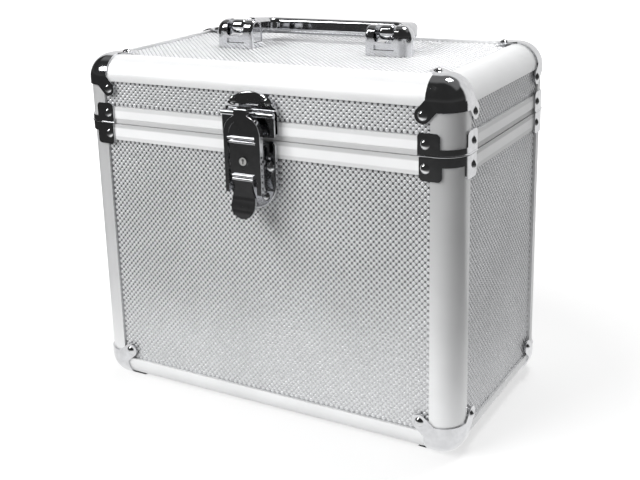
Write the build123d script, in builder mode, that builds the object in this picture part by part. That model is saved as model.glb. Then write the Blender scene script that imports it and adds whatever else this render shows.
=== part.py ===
from build123d import *
import os

# Hard drive case: a dimpled aluminium box with a hinged lid, a folding top handle and a keyed draw latch.
# Millimetres, +Z up. The front is at -Y, and the origin is under the middle of the whole case.

# Overall case, over the aluminium edge extrusions
case_width = 230.0
case_depth = 132.0
case_height = 200.0
lid_height = 38.0
parting_gap = 0.3

# Edge extrusions and panels
edge_radius = 12.5
column_leg = 15.0
rail_leg = 13.5
flange_thickness = 1.6
panel_thickness = 3.0
inner_flange = 1.2
channel_depth = 5.0
body_rim_height = 9.5
lid_rim_height = 10.0
body_rim_channel = 3.4
tongue_height = 3.5
tongue_clearance = 0.5
rim_recess_depth = 0.5
rim_recess_height = 3.0

# Corner caps and parting plates
cap_thickness = 0.9
cap_reach = 17.5
top_cap_drop = 16.0
top_ear = (18.6, 17.6)
bottom_cap_rise = 17.5
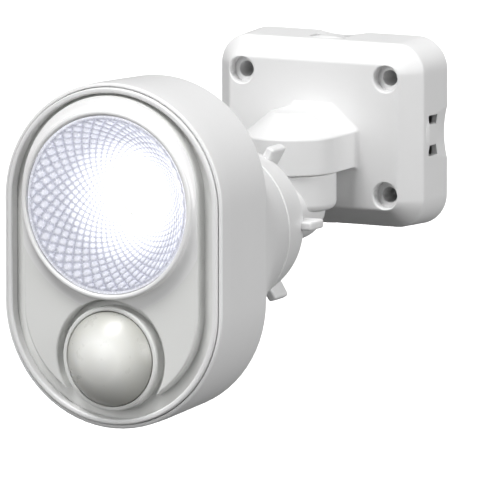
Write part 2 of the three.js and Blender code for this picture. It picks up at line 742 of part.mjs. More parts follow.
function pirLens() {
  const sphereR = (PIR_R ** 2 + PIR_CAP ** 2) / (2 * PIR_CAP);
  const edge = THREE.MathUtils.radToDeg(Math.asin(PIR_R / sphereR));
  const centreZ = PIR_BASE_Z + PIR_CAP - sphereR;
  const cap = (radius, from, to) => spherical(radius, from, to, 5).map(([r, z]) => [r, z + centreZ]);
  const wall = 1.2;
  const flangeZ = FLOOR_Z - PANEL_T - GAP;
  const innerEdge = THREE.MathUtils.radToDeg(Math.asin((PIR_R - wall) / (sphereR - wall)));
  const body = turned([
    [PIR_R - wall, flangeZ - 1.7], [PIR_R + 2.6, flangeZ - 1.7], [PIR_R + 2.6, flangeZ],
    [PIR_R, flangeZ], ...cap(sphereR, edge, 0).slice(0, -1), [0, PIR_BASE_Z + PIR_CAP],
    [0, PIR_BASE_Z + PIR_CAP - wall], ...cap(sphereR - wall, 0, innerEdge).slice(1),
  ], 32);
  return piece('pir_lens', body.translate([0, PIR_Y, 0]), plastic(IVORY, 0.4));
}

function sensorShroud() {
  const body = turned([[7, -14.7], [8.4, -14.7], [17.6, -9.2], [16.4, -9.2]], 24);
  return piece('sensor_shroud', body.translate([0, PIR_Y, 0]), plastic(BLACK, 0.7));
}

function pirSensor() {
  const can = turned([
    [0, -14.7], [4.7, -14.7], [4.7, -14], [4.1, -14], [4.1, -10.6], [0, -10.6],
  ], 16);
  return piece('pir_sensor', can.translate([0, PIR_Y, 0]), metal(ZINC));
}

function lightSensor() {
  const body = turned([[0, -14.7], [2, -14.7], [2, -13.2], [1.4, -12.5], [0, -12.4]], 12);
  return piece('light_sensor', body.translate([12, PIR_Y - 10, 0]), plastic(0xb4532e, 0.4));
}

function sensorBoard() {
  const body = block([-27, -58, -16.6], [27, -23, -15]);
  return piece('sensor_board', body, plastic(BOARD_GREEN, 0.6));
}

function adjusterBoard() {
  const body = block([-18, POCKET_ROOF + 4.8, -28.5], [18, POCKET_ROOF + 6.4, -17.5]);
  return piece('adjuster_board', body, plastic(BOARD_GREEN, 0.6));
}

function headLead() {
  const body = lead([
    [0, 0, 30 - HEAD_FROM_BALL], [0, -2, -64], [0, -12, -52], [0, -20, -38], [0, -28, -26], [0, -32, -18],
  ]);
  return piece('head_lead', body, plastic(0xf0f0f0, 0.5));
}

/** A dial that turns about an upright shaft, with a grip bar under it. */
function dial(name, x) {
  const knob = uprightDisc(DIAL_R, -69.8, POCKET_ROOF - GAP, x, DIAL_Z, 20);
  const bar = block([x - 0.9, -70.9, DIAL_Z - 4.2], [x + 0.9, -69.5, DIAL_Z + 4.2]);
  const shaft = uprightDisc(1.8, -68, POCKET_ROOF + 4.4, x, DIAL_Z, 12);
  return piece(name, union(knob, bar, shaft), plastic(0xc9cac8, 0.5));
}

// ------------------------------------------------------------------ lock ring

/** One grip lug, a rounded rib that stands out of the ring along the axis. */
function lug() {
  const middle = (LUG_FRONT + LUG_REAR) / 2;
  const shape = roundedRectangle(LUG_FRONT - LUG_REAR, LUG_OUTER_R - LUG_INNER_R, 3.4, 3);
  return slab(shape, -LUG_T / 2, LUG_T / 2)
    .rotate([90, 0, 0])
    .rotate([0, -90, 0])
    .translate([(LUG_OUTER_R + LUG_INNER_R) / 2, 0, middle]);
}

function lockRing() {
  const lip = spherical(BALL_R + GAP, 102, 112, 3);
  let body = turned([
    [RING_FRONT_R - 0.8, RING_FRONT], [RING_FRONT_R, RING_FRONT - 0.8],
    [RING_REAR_R, RING_REAR + 0.8], [RING_REAR_R - 0.8, RING_REAR], [24.5, RING_REAR],
    ...lip.reverse(), [RING_BORE_R, -4.3], [RING_BORE_R, RING_FRONT],
  ], 36);
  for (let i = 0; i < LUGS; i += 1) {
    body = body.add(lug().rotate([0, 0, LUG_TURN + (i * 360) / LUGS]));
  }
  body = body.translate([0, 0, -HEAD_FROM_BALL]);
  return piece('lock_ring', body, plastic(WHITE));
}

// ------------------------------------------------------------------- assembly

const wallBase = new THREE.Group();
wallBase.add(
  baseHousing(), backPlate(), baseGasket(), ...plateScrews(), driverBoard(), powerInductor(),
  storageCapacitor(), terminalBlock(), cableClamp(), ...clampScrews(), swivelBush(), baseLead());

const arm = new THREE.Group();
arm.add(armElbow(), ballEnd(), swivelSeal(), swivelWasher(), swivelNut(), armLead());

const linings = new THREE.Group();
linings.add(ballLiner(), clampSeat());

const head = new THREE.Group();
head.position.set(0, NECK_Y, BALL_Z + HEAD_FROM_BALL);
head.add(
  headHousing(), frontBezel(), frontPanel(), panelGasket(), ...coverScrews(), lampRing(), lampLens(),
  reflector(), ledHolder(), ledChip(), ledBoard(), heatSink(), pirLens(), sensorShroud(),
  pirSensor(), lightSensor(), sensorBoard(), adjusterBoard(), headLead(), lockRing(),
  dial('time_dial', -DIAL_X), dial('light_dial', DIAL_X));

const floodlight = new THREE.Group();
floodlight.rotation.x = Math.PI / 2;
floodlight.add(wallBase, arm, linings, head);

export default floodlight;
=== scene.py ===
"""Looks of a wall-mounted sensor floodlight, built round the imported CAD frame.

Shapes are made in millimetres in the "facing" frame of the CAD: x to the right,
y up and z out of the wall. `finished` puts them in the row frame, in metres.
"""
import json
import math

import bmesh
import bpy
import numpy as np
from mathutils import Matrix, Vector


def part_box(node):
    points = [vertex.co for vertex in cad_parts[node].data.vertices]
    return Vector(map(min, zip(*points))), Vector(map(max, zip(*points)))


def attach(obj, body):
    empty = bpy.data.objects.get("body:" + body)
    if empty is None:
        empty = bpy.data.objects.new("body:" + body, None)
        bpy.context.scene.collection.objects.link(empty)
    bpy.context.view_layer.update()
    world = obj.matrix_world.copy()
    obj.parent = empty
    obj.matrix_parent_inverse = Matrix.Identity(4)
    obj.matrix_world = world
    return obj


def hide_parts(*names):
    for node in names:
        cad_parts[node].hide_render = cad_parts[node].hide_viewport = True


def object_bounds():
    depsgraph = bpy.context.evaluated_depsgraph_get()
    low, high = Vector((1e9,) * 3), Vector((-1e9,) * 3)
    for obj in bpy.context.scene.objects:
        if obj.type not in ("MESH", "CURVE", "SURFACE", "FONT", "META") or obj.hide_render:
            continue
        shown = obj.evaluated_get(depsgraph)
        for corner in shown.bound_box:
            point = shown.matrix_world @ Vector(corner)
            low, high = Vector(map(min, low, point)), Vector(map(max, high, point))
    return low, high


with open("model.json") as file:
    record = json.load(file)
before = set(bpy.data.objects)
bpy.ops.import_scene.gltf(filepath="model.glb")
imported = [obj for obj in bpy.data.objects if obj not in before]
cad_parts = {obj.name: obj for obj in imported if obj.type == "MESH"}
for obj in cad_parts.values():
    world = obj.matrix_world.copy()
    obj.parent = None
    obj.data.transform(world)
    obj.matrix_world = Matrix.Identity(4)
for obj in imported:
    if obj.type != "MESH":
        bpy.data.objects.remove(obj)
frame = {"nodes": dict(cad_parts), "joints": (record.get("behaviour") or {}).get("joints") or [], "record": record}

CAD_LOW, CAD_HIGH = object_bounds()
RECORD = frame["record"]
NODES = frame["nodes"]
TAU = 2 * math.pi


# ------------------------------------------------------------------ dimensions

def facing_box(node):
    """Lowest and highest corner of a CAD node in the facing frame, in mm."""
    low, high = (corner * 1000 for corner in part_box(node))
    return (low.x, low.z, -high.y), (high.x, high.z, -low.y)


def facing_centre(node):
    low, high = facing_box(node)
    return [(a + b) / 2 for a, b in zip(low, high)]


GAP = 0.3
BASE_W = facing_box("base_housing")[1][0] * 2
BASE_H = facing_box("base_housing")[1][1] * 2
BASE_D = 30.0
BASE_CORNER = 14.0
BASE_PROFILE = [(0.0, 0.0, 0.0), (1.0, 21.0, 2.6), (9.3, 30.0, 2.2), (11.5, 30.0, 0.0)]
HOLES = [(sx * 34.7, sy * 25.4) for sx in (-1, 1) for sy in (-1, 1)]
HOLE_R, HOLE_FLOOR, HOLE_STEP_R, HOLE_STEP_Z, HOLE_THROUGH_R = 5.65, 25.0, 3.4, 12.0, 2.6

SWIVEL_Z = facing_centre("swivel_bush")[2]
HOOD_R, HOOD_BOTTOM, HOOD_SHOULDER, HOOD_TOP, HOOD_TOP_R = 20.9, -13.7, 2.0, 12.0, 9.0
STUB_R, STUB_TOP, STUB_BOTTOM = 19.4, -14.0, -30.0

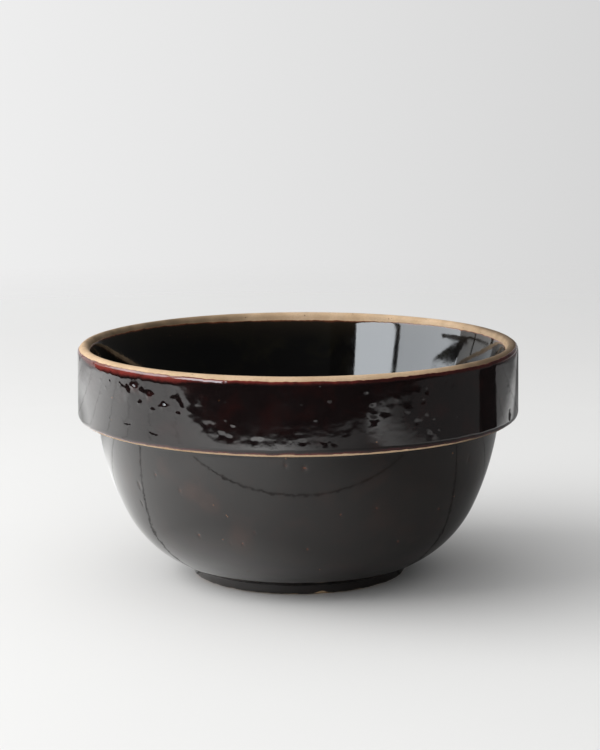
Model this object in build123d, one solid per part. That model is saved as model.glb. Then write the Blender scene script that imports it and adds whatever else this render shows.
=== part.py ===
from build123d import *
import math
import os

# A one-piece stoneware mixing bowl with a deep collar round its rim, glazed inside and out.
# The fired clay is one solid. Each coat of glaze is a thin solid of its own that lies on it.
# Units are millimetres. The origin is the centre of the foot's underside, and +Z is up.
# Outline points are (radius from the axis, height above the table), and leans are in degrees
# off vertical.

# Driving dimensions
OUTER_RADIUS = 101.6  # the glazed collar, the widest part: an 8 inch bowl
HEIGHT = 107.4  # table to the crest of the rim
GLAZE = 0.5  # thickness of each coat of glaze
COLLAR_DEPTH = 34.5  # crest of the rim to the collar's underside
COLLAR_OVERHANG = 9.1  # how far the collar stands out past the top of the belly

# Rim and collar
RIM_ROUND = 2.7  # the rim's crest is a half round of this radius
RIM_SETBACK = 0.3  # the collar's face leans out by this much on its way down
COLLAR_EDGE_ROUND = 3.3  # lower outside edge of the collar
COVE_ROUND = 1.8  # inside corner between the collar's underside and the belly

# Belly: two arcs that turn inwards on the way down
BELLY_LEAN = 6.9
UPPER_BELLY_RADIUS = 128.0
UPPER_BELLY_TURN = 17.8
LOWER_BELLY_RADIUS = 53.5
LOWER_BELLY_TURN = 47.0

# Foot ring, and the shallow hollow inside it
FOOT_RADIUS = 48.6
FOOT_WIDTH = 7.0
FOOT_TAPER = 0.8
FOOT_ROUND = 1.1
RECESS_DEPTH = 2.6

# Inside: a flat floor, one large round corner and a straight wall that leans out
FLOOR_HEIGHT = 8.2
INSIDE_CORNER_RADIUS = 46.5
WALL_LEAN = 15.0

# Where the glaze stops and bare clay shows
INSIDE_GLAZE_EDGE = HEIGHT - 5.0
COLLAR_GLAZE_TOP = HEIGHT - 3.2
COLLAR_GLAZE_END_ANGLE = 38.0  # how far the collar's glaze wraps round its lower edge
FOOT_GLAZE_EDGE = 1.4

# Places worked out from the dimensions
collar_radius = OUTER_RADIUS - GLAZE
ledge_height = HEIGHT - COLLAR_DEPTH
rim_centre = (collar_radius - RIM_SETBACK - RIM_ROUND, HEIGHT - RIM_ROUND)
edge_centre = (collar_radius - COLLAR_EDGE_ROUND, ledge_height + COLLAR_EDGE_ROUND)


def inside_line():
    """The glazed inside, from the floor's centre up to the edge of the glaze."""
    lean = math.radians(WALL_LEAN)
    wall_top = (
        rim_centre[0] - RIM_ROUND * math.cos(lean),
        rim_centre[1] + RIM_ROUND * math.sin(lean),
    )
    edge = (wall_top[0] - (wall_top[1] - INSIDE_GLAZE_EDGE) * math.tan(lean), INSIDE_GLAZE_EDGE)
    corner = (wall_top[0] - (wall_top[1] - FLOOR_HEIGHT) * math.tan(lean), FLOOR_HEIGHT)
    return FilletPolyline((0, FLOOR_HEIGHT), corner, edge, radius=INSIDE_CORNER_RADIUS)


def rim_lines(start):
    """The bare rim, from the inside glaze over the crest to the collar's glaze."""
    crest = CenterArc(rim_centre, RIM_ROUND, 180 - WALL_LEAN, WALL_LEAN - 180)
    drop = Line(crest @ 1, collar_point(COLLAR_GLAZE_TOP))
    return [Line(start, crest @ 0), crest, drop]


def collar_point(height):
    """The point on the clay of the collar's straight face at a height."""
    top = rim_centre[1]
    share = (top - height) / (top - edge_centre[1])
    return (collar_radius - RIM_SETBACK * (1 - share), height)


def collar_lines():
    """The glazed face of the collar and the glazed part of its lower edge."""
    face = Line(collar_point(COLLAR_GLAZE_TOP), collar_point(edge_centre[1]))
    edge = CenterArc(edge_centre, COLLAR_EDGE_ROUND, 0, -COLLAR_GLAZE_END_ANGLE)
    return [face, edge]


def bare_edge_line():
    """The rest of the collar's lower edge, where the clay shows as a thin line."""
    turn = COLLAR_GLAZE_END_ANGLE - 90
    return CenterArc(edge_centre, COLLAR_EDGE_ROUND, -COLLAR_GLAZE_END_ANGLE, turn)


def belly_lines():
    """The glazed underside of the collar, the belly and the side of the foot."""
    cove_start = collar_radius - COLLAR_OVERHANG + COVE_ROUND
    ledge = Line((edge_centre[0], ledge_height), (cove_start, ledge_height))
    cove = JernArc(ledge @ 1, ledge % 1, COVE_ROUND, 90 - BELLY_LEAN)
    upper = JernArc(cove @ 1, cove % 1, UPPER_BELLY_RADIUS, -UPPER_BELLY_TURN)
    lower = JernArc(upper @ 1, upper % 1, LOWER_BELLY_RADIUS, -LOWER_BELLY_TURN)
    foot_top = lower @ 1
    share = FOOT_GLAZE_EDGE / foot_top.Y
    foot_edge = (FOOT_RADIUS + (foot_top.X - FOOT_RADIUS) * share, FOOT_GLAZE_EDGE)
    return [ledge, cove, upper, lower, Line(foot_top, foot_edge)]


def foot_line(start):
    """The bare underside, from the side of the foot ring to the axis."""
    inner = FOOT_RADIUS - FOOT_WIDTH
    return FilletPolyline(
        start,
        (FOOT_RADIUS, 0),
        (inner, 0),
        (inner - FOOT_TAPER, RECESS_DEPTH),
        (0, RECESS_DEPTH),
        radius=FOOT_ROUND,
    )


def revolved(edges):
    """The solid of revolution of a closed outline."""
    return revolve(Plane.XZ * make_face(edges), Axis.Z)


def coat(lines, side):
    """A coat of glaze on one stretch of the clay's outline."""
    stretch = Wire([edge for line in lines for edge in line.edges()])
    return revolved(offset(stretch, GLAZE, side=side, closed=True).edges())


inside = inside_line()
collar = collar_lines()
belly = belly_lines()
foot = foot_line(belly[-1] @ 1)
outline = [inside, *rim_lines(inside @ 1), *collar, bare_edge_line(), *belly, foot]
outline.append(Line(foot @ 1, inside @ 0))

parts = {
    "stoneware_body": revolved([edge for line in outline for edge in line.edges()]),
    "inner_glaze": coat([inside], Side.LEFT),
    "collar_glaze": coat(collar, Side.LEFT),
    "belly_glaze": coat(belly, Side.LEFT),
}

os.makedirs("parts", exist_ok=True)
for name, solid in parts.items():
    export_step(solid, f"parts/{name}.step")
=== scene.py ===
"""A dark-glazed stoneware mixing bowl: clay, three coats of glaze, floor, lights and camera."""

import itertools
import math

import bpy
import numpy as np
from mathutils import Euler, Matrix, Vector

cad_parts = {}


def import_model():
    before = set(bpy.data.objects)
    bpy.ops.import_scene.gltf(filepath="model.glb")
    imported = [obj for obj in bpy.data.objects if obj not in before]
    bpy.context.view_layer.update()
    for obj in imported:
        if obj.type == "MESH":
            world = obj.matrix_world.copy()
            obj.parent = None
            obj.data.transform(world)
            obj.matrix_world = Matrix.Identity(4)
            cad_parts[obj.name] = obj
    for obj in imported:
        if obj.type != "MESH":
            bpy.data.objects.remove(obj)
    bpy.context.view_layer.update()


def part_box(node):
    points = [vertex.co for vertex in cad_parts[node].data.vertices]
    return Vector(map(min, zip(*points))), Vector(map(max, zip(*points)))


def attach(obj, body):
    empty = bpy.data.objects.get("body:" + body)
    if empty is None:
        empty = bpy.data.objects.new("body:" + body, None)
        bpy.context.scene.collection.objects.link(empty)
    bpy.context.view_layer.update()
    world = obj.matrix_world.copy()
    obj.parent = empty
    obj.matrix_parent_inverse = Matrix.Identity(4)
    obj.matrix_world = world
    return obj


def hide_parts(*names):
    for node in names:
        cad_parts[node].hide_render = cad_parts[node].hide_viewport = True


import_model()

# Outlines are worked out in millimetres and scaled to Blender's metres as meshes are made.
# A place on the bowl is an angle round the axis, in degrees from the front towards +X, and a
# height above the table.
MM = 0.001
SAMPLE = 0.05  # spacing of the points that stand for an outline


def box_mm(node):
    """A CAD node's lowest and highest corner, in millimetres."""
    low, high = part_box(node)
    return np.array(low) / MM, np.array(high) / MM


# Driving dimensions: the overall size comes from model.glb's stoneware_body, and the rest repeats
# the CAD's
HEIGHT = box_mm("stoneware_body")[1][2]
CLAY_RADIUS = box_mm("stoneware_body")[1][0]  # the collar's clay, without its glaze
COLLAR_DEPTH = 34.5  # crest of the rim to the collar's underside
LEDGE_HEIGHT = HEIGHT - COLLAR_DEPTH
COLLAR_OVERHANG = 9.1  # how far the collar stands out past the top of the belly
RIM_ROUND = 2.7  # the rim's crest is a half round of this radius
RIM_SETBACK = 0.3  # the collar's face leans out by this much on its way down
COLLAR_EDGE_ROUND = 3.3  # lower outside edge of the collar
COVE_ROUND = 1.8  # inside corner between the collar's underside and the belly
BELLY_LEAN = 6.9  # degrees off upright at the top of the belly
UPPER_BELLY = (128.0, 17.8)  # an arc's radius, and the degrees that it turns
LOWER_BELLY = (53.5, 47.0)
FOOT_RADIUS = 48.6
FOOT_WIDTH = 7.0
FOOT_TAPER = 0.8
FOOT_ROUND = 1.1
FOOT_RECESS = 2.6  # depth of the hollow under the foot
FLOOR_HEIGHT = 8.2  # of the inside floor above the table
INSIDE_CORNER = 46.5  # radius from the inside floor to the wall
WALL_LEAN = 15.0  # degrees off upright inside
INSIDE_GLAZE_EDGE = HEIGHT - 5.0
COLLAR_GLAZE_TOP = HEIGHT - 3.2
COLLAR_GLAZE_END = 38.0  # degrees that the collar's glaze wraps round its lower edge
COAT = 0.42  # usual depth of the glaze
BURIED = 0.06  # how far a coat's hidden face lies inside the clay

rim_centre = (CLAY_RADIUS - RIM_SETBACK - RIM_ROUND, HEIGHT - RIM_ROUND)
edge_centre = (CLAY_RADIUS - COLLAR_EDGE_ROUND, LEDGE_HEIGHT + COLLAR_EDGE_ROUND)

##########

Task description:
Return the exact lines from the line with "cad_parts[obj.name] = obj" to the line with "return np.array(low) /", inclusive of both, with nothing added.

Output below:
            cad_parts[obj.name] = obj
    for obj in imported:
        if obj.type != "MESH":
            bpy.data.objects.remove(obj)
    bpy.context.view_layer.update()


def part_box(node):
    points = [vertex.co for vertex in cad_parts[node].data.vertices]
    return Vector(map(min, zip(*points))), Vector(map(max, zip(*points)))


def attach(obj, body):
    empty = bpy.data.objects.get("body:" + body)
    if empty is None:
        empty = bpy.data.objects.new("body:" + body, None)
        bpy.context.scene.collection.objects.link(empty)
    bpy.context.view_layer.update()
    world = obj.matrix_world.copy()
    obj.parent = empty
    obj.matrix_parent_inverse = Matrix.Identity(4)
    obj.matrix_world = world
    return obj


def hide_parts(*names):
    for node in names:
        cad_parts[node].hide_render = cad_parts[node].hide_viewport = True


import_model()

# Outlines are worked out in millimetres and scaled to Blender's metres as meshes are made.
# A place on the bowl is an angle round the axis, in degrees from the front towards +X, and a
# height above the table.
MM = 0.001
SAMPLE = 0.05  # spacing of the points that stand for an outline


def box_mm(node):
    """A CAD node's lowest and highest corner, in millimetres."""
    low, high = part_box(node)
    return np.array(low) / MM, np.array(high) / MM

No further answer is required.